Perilaku koruptif bisa ditemukan dalam setiap tahapan sistem peradilan pidana. Relasi antar penegak hukum sangat menentukan. Perkara tidak akan lanjut ke penuntutan jika penyidik tidak melimpahkan penyidik, dan tidak akan disidangkan hakim jika tidak dilimpahkan penuntut umum. Secara umum, inilah gambaran proses peradilan yang ada di Indonesia, di mana relasi antar satu lembaga penegak hukum dengan lembaga lainnya bersifat saling menentukan. Namun demikian, rangkaian proses pada masing-masing lembaga tersebut masih rawan praktik korup. Pada 2010, Satgas Pemberantasan Mafia Hukum menyebutan bahwa penerbitan SP3 oleh penyidik berpotensi besar menjadi objek pemerasan.

Pungli dan maladministrasi

Pekerjaan rumah bersama memberantas perilaku koruptif tak selalu berurusan dengan suap. Tim Saber Pungli, misalnya, menerima tak kurang dari 31 ribu pengaduan dari masyarakat, dan beberapa kali juga melakukan penangkapan. Kajian Masyarakat Pemantau Peradilan (MaPPI) Fakultas Hukum Universitas Indonesia, pengaduan ke Komisi Yudisial dan laporan yang masuk ke Ombudsman Republik Indonesia bisa dijadikan contoh lain.

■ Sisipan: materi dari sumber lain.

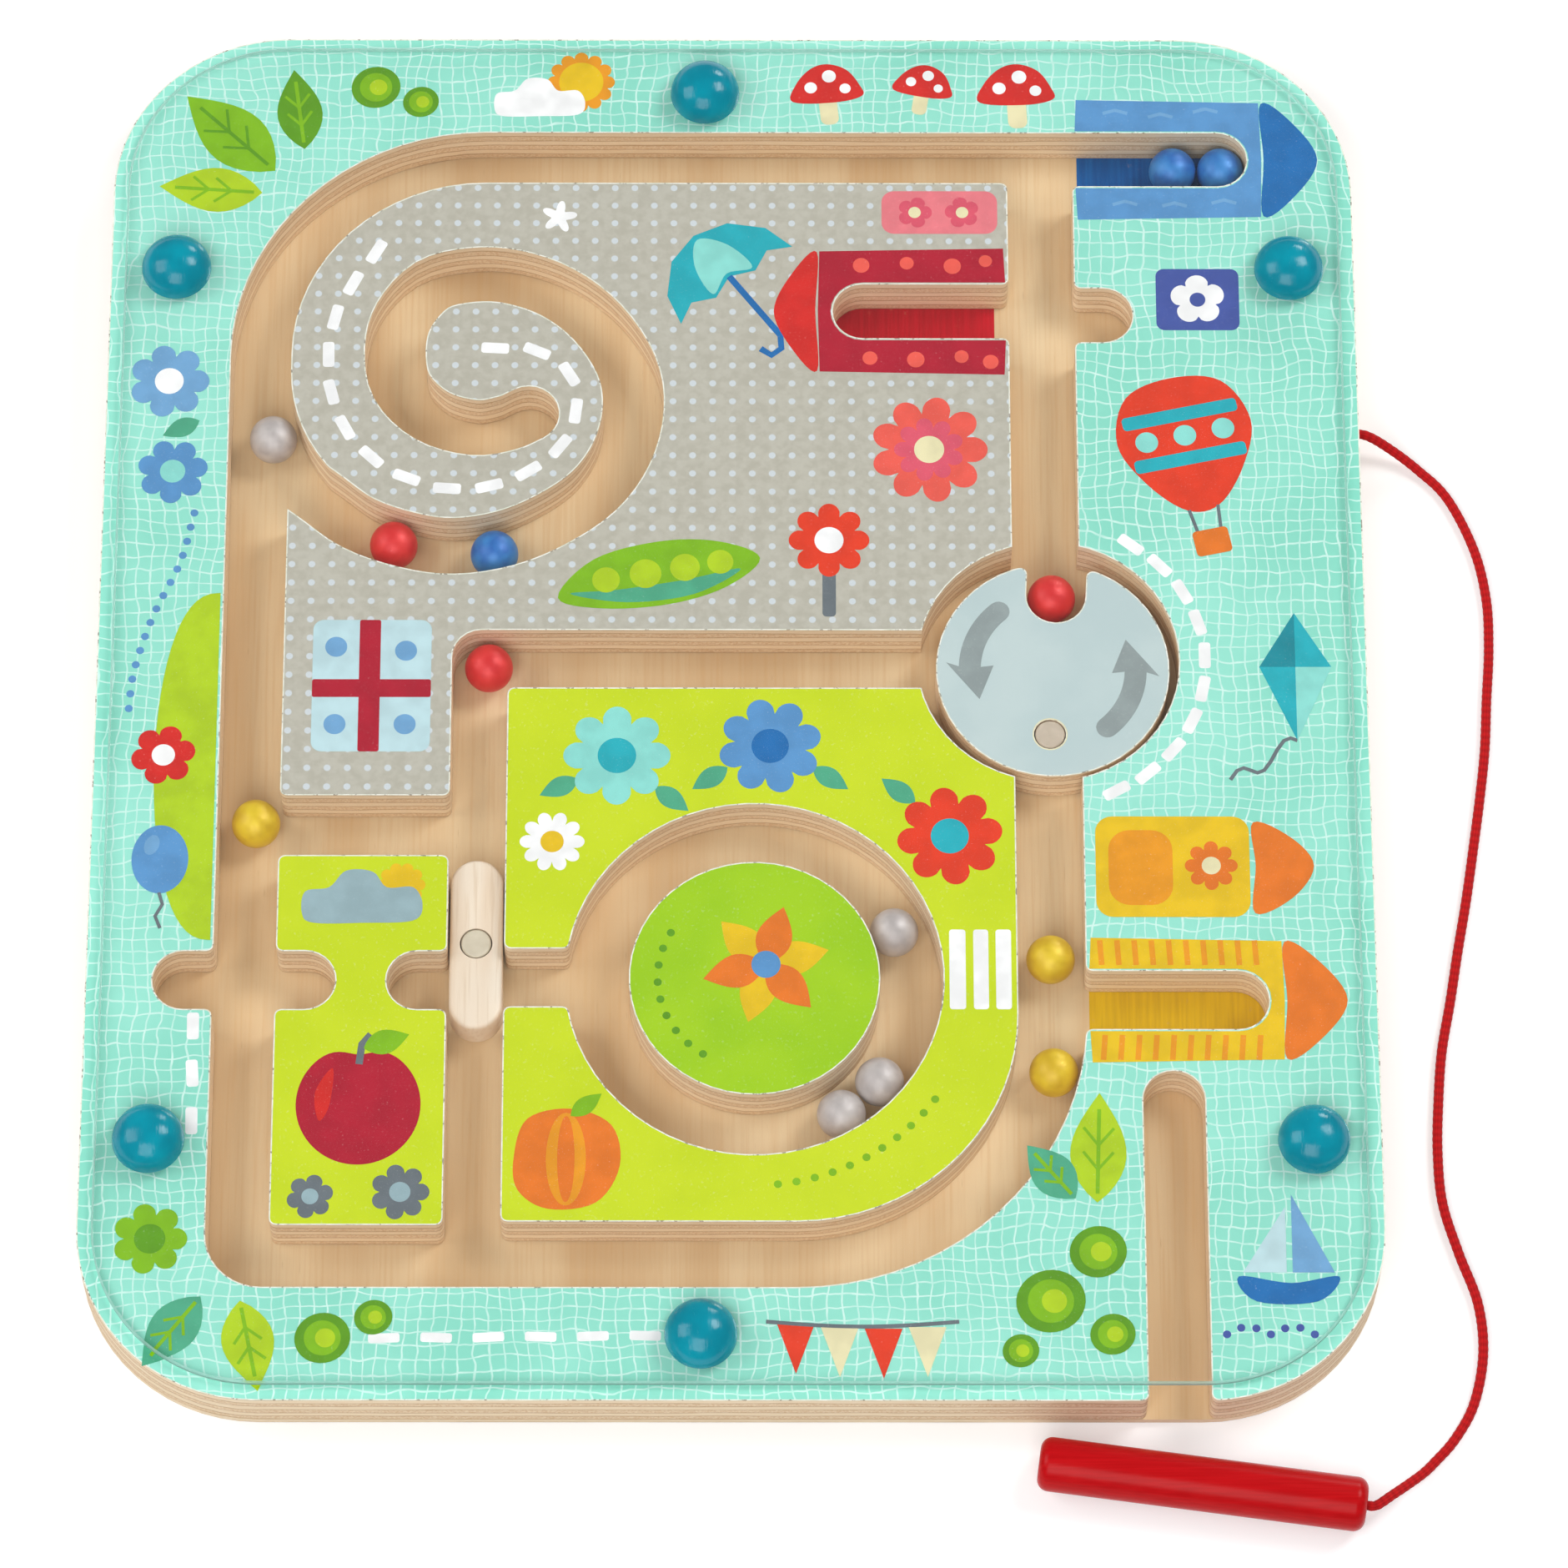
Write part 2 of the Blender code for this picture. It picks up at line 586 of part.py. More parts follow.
def spiral_lane_outline():
    """The spiral lane as a band of even width about its centre line, with a round inner end."""
    start = Vector((SPIRAL_X, SPIRAL_Y))
    route = [start + Vector(share) * SPIRAL_SPAN for share in SPIRAL_SHARES]
    path = smooth_path(route, SPIRAL_STEPS)
    half = SPIRAL_LANE / 2
    left = []
    right = []
    for i, point in enumerate(path):
        along = (path[min(i + 1, len(path) - 1)] - path[max(i - 1, 0)]).normalized()
        across = Vector((-along.y, along.x)) * half
        left.append(tuple(point + across))
        right.append(tuple(point - across))
    side = path[-1] - path[-2]
    heading = math.atan2(side.y, side.x)
    quarter = math.pi / 2
    cap = arc(path[-1].x, path[-1].y, half, heading + quarter, heading - quarter)
    return left[:-1] + [point[:2] for point in cap] + right[::-1]


def stud_places():
    """Where the six studs sit: two by each long side and one at each end."""
    x = SIDE - SIDE_STUD_INSET
    back = END - BACK_ROW_INSET
    front = FRONT_ROW_INSET - END
    return [
        (-x, back), (END_STUD_SHIFT, END - BACK_STUD_INSET), (x, back),
        (-x, front), (END_STUD_SHIFT, FRONT_STUD_INSET - END), (x, front),
    ]


def peg_hole_cutter():
    """Holes for all six pegs, through the cover and into the frame."""
    low = STUD_SEAT - PEG_DEPTH - PLAY
    high = STUD_SEAT + OVERRUN
    mesh = rod_mesh("peg_holes", PEG_RADIUS + PLAY, high - low, stud_places())
    return make_cutter("peg_holes", mesh, location=(0, 0, (low + high) / 2))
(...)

MaPPI mencatat praktik pungutan liar paling sering terjadi di pengadilan adalah manakala para pencari keadilan ingin memperoleh salinan putusan dan salinan berkas perkara. Terungkap pula bahwa praktik suap di lingkungan pengadilan tidak hanya dilakukan berkaitan dengan substansi perkara, melainkan juga terhadap aspek lain di luar perkara seperti layanan lembaga peradilan terhadap masyarakat. Dalam penelitiannya, MaPPI menemukan bahwa dari 327 orang responden yang diwawancarai, sebanyak 195 orang mengeluhkan telah menemukan hambatan dalam mengakses salinan putusan; dan sebanyak 136 responden mengeluhkan sering mendapatkan hambatan serupa dalam mendapatkan salinan berkas perkara. (Baca juga: Pungli Layanan Pengadilan Mesti Jadi Perhatian MA).  

Hambatan dimaksud antara lain penarikan pungutan liar oleh oknum petugas yang melakukan penarikan di luar nominal yang telah ditentukan.  “Standar yang ditetapkan (untuk memperoleh salinan putusan) adalah Rp300 per lembarnya. Tapi mereka membayar mayoritas Rp500 ribu sampai Rp1 juta atau sekitar 63%. Sementara 20 sekian persen itu membayar melebihi Rp1 juta,” ujar Ketua Harian MaPPI, Choky Ramadhan, kepada hukumonline.

Praktik seperti ini tentu bertentangan dengan hak masyarakat untuk memperoleh salinan putusan dan salinan berkas perkara yang merupakan bagian dari layanan keterbukaan informasi di pengadilan. Mahkamah Agung sendiri sebenarnya sudah menjamin hak masyarakat terhadap kedua jenis layanan tersebut melalui SK-KMA No. 1-114/KMA/SK/I/2011 tentang Pedoman Pelayanan Informasi di Pengadilan yang mewajibkan pengadilan untuk membuka akses publik terhadap informasi di pengadilan.

Komisioner Ombudsman, Ninik Rahayu menjelaskan bidang penegakan salah satu bidang yang menonjol dalam laporan yang masuk ke Ombudsman. “Di dalamnya antara lain laporan terkait putusan pengadilan, proses penyidikan perkara, layanan penegakan hukum, serta pelanggaran HAM masa lalu,” ujar Ninik.